DIRECTIVE: Copy every line of the data that contains the string "scene".

PROVIDED MATERIAL:
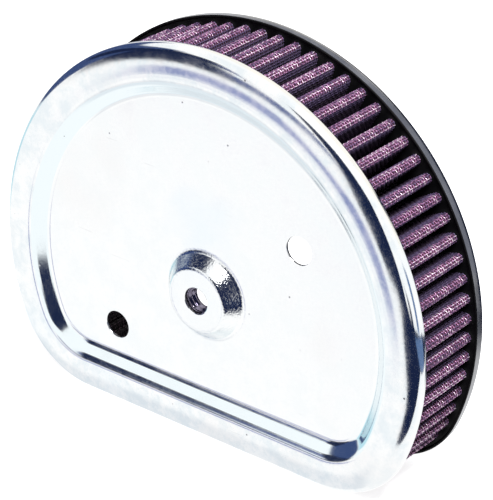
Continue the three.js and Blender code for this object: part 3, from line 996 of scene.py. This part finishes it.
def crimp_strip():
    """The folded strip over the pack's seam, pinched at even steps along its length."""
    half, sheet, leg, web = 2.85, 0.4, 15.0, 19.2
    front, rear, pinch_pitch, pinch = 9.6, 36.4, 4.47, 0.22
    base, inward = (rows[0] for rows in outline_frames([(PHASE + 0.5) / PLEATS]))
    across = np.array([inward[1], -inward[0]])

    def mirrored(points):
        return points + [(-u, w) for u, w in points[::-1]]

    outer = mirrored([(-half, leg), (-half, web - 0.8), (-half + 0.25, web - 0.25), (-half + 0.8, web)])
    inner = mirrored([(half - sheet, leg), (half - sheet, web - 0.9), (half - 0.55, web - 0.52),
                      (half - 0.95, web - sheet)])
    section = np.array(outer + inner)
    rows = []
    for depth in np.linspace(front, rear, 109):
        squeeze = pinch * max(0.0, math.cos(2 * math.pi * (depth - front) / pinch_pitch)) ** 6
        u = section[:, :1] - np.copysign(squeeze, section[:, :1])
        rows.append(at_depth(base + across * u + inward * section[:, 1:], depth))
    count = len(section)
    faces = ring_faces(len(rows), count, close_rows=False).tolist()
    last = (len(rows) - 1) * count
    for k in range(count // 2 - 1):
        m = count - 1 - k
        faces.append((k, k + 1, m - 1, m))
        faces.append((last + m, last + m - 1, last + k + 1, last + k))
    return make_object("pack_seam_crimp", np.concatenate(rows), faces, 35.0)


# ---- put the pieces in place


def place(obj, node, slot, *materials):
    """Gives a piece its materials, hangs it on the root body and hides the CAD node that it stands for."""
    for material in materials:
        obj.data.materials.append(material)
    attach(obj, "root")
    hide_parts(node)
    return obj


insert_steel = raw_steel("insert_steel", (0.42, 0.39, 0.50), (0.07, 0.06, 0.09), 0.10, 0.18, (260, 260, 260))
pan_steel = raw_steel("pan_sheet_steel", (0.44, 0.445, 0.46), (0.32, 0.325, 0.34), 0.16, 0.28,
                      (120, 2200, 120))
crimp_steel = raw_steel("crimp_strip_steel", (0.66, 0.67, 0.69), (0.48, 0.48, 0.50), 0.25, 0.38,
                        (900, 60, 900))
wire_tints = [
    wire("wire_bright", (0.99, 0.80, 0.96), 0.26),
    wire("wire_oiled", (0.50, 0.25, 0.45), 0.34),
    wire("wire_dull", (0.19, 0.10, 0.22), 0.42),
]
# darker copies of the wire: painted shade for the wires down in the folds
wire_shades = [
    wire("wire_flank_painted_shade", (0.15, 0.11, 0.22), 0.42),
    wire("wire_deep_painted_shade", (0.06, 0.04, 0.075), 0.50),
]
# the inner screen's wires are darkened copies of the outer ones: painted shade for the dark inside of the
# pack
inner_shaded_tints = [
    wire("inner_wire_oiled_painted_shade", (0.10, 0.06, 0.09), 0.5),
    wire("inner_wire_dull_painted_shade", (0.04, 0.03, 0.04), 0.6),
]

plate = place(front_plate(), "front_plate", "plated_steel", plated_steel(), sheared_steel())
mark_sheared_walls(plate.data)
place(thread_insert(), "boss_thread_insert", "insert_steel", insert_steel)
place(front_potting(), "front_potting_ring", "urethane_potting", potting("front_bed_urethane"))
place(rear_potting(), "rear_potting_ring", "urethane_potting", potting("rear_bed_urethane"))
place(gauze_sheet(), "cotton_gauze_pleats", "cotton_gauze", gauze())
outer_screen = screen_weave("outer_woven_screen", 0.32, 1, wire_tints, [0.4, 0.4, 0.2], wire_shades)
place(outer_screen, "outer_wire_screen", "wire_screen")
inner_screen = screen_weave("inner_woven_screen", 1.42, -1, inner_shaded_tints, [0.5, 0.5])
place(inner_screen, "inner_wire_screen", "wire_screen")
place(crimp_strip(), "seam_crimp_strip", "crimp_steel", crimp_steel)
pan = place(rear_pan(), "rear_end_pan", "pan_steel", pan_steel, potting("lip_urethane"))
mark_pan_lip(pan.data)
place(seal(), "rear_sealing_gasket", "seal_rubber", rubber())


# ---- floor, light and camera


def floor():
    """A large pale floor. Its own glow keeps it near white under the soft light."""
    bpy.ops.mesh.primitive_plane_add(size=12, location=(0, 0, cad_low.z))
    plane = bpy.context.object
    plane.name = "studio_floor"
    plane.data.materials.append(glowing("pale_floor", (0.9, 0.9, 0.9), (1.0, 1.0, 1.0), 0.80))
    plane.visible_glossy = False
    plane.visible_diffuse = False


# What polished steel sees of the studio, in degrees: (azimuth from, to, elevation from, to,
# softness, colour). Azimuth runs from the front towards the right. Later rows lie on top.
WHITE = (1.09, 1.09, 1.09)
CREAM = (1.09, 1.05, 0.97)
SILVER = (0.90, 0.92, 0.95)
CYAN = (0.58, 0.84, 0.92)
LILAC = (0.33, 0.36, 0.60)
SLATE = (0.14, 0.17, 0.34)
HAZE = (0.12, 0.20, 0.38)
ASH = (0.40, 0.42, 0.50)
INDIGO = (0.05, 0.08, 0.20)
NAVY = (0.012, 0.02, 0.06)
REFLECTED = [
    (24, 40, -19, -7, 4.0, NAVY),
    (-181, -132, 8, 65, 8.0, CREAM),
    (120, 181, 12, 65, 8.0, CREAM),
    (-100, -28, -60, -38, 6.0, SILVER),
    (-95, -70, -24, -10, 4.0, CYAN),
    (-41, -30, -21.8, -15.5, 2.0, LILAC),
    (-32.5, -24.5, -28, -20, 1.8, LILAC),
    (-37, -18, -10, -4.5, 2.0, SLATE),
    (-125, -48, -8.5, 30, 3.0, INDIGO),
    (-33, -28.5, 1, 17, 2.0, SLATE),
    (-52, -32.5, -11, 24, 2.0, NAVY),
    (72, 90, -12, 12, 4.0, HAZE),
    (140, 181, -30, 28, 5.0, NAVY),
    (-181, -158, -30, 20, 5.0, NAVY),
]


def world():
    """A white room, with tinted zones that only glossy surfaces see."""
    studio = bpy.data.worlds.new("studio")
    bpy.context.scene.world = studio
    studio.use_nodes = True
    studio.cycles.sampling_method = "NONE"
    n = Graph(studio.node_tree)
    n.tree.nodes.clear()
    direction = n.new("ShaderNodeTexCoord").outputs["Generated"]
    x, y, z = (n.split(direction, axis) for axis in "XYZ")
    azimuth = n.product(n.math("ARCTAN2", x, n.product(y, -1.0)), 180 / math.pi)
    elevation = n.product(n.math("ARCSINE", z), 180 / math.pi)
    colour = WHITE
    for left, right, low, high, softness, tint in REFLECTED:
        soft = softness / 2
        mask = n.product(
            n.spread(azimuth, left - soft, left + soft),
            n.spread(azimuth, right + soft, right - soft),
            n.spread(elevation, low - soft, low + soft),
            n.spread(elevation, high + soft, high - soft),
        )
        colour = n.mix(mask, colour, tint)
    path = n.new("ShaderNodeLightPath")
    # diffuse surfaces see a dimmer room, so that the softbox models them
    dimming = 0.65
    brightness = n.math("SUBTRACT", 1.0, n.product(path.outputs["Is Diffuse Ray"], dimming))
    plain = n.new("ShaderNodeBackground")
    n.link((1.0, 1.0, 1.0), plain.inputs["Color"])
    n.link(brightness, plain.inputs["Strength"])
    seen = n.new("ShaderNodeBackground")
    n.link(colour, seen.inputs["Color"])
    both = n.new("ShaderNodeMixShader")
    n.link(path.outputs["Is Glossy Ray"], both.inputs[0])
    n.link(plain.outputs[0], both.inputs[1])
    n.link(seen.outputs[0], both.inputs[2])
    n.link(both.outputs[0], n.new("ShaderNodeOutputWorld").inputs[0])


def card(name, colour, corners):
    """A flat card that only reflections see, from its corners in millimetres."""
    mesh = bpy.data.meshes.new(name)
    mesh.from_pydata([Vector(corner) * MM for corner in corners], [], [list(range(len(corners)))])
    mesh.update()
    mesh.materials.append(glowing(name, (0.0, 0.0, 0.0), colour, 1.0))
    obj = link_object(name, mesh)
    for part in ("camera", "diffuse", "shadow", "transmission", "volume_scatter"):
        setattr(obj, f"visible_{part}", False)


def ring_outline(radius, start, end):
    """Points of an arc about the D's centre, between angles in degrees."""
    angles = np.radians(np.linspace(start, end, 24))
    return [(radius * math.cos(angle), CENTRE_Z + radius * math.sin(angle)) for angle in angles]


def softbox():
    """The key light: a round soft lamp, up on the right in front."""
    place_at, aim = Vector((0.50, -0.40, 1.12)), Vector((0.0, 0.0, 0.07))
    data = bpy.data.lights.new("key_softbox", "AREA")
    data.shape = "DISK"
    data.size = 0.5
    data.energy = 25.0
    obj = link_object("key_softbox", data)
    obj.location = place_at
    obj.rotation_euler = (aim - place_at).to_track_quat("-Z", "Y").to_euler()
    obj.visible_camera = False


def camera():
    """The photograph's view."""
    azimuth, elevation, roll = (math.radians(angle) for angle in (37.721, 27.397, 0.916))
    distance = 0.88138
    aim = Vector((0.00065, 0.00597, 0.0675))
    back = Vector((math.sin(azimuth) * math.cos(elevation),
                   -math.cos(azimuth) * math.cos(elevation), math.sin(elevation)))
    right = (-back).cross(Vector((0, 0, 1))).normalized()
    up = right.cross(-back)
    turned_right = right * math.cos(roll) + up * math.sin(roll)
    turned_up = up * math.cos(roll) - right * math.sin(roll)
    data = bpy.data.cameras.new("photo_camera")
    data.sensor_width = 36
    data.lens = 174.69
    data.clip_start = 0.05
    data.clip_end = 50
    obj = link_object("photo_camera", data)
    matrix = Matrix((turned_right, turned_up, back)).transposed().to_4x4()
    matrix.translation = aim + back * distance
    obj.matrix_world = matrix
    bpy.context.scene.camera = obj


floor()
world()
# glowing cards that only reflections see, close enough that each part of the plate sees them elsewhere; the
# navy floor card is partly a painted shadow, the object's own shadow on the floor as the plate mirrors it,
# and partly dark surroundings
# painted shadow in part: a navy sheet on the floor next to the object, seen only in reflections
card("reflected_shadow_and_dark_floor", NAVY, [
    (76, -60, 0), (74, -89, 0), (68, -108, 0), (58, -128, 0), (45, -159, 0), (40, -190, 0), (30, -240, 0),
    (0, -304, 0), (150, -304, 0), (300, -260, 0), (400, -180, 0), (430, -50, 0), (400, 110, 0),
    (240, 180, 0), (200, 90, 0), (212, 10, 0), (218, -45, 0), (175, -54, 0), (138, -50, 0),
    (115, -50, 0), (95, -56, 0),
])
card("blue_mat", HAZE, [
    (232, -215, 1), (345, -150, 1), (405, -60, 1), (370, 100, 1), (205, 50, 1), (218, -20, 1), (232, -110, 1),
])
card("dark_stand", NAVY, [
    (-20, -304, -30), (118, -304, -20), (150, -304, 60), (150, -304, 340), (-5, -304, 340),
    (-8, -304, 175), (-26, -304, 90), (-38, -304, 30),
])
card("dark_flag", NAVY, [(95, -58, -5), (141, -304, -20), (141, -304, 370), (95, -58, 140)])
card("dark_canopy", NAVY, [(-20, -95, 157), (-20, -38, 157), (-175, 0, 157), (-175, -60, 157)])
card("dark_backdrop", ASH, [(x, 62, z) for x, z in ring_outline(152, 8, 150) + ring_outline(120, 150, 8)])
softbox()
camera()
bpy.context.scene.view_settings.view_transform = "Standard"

CORRECT RESULT:
Continue the three.js and Blender code for this object: part 3, from line 996 of scene.py. This part finishes it.
    bpy.context.scene.world = studio
    bpy.context.scene.camera = obj
bpy.context.scene.view_settings.view_transform = "Standard"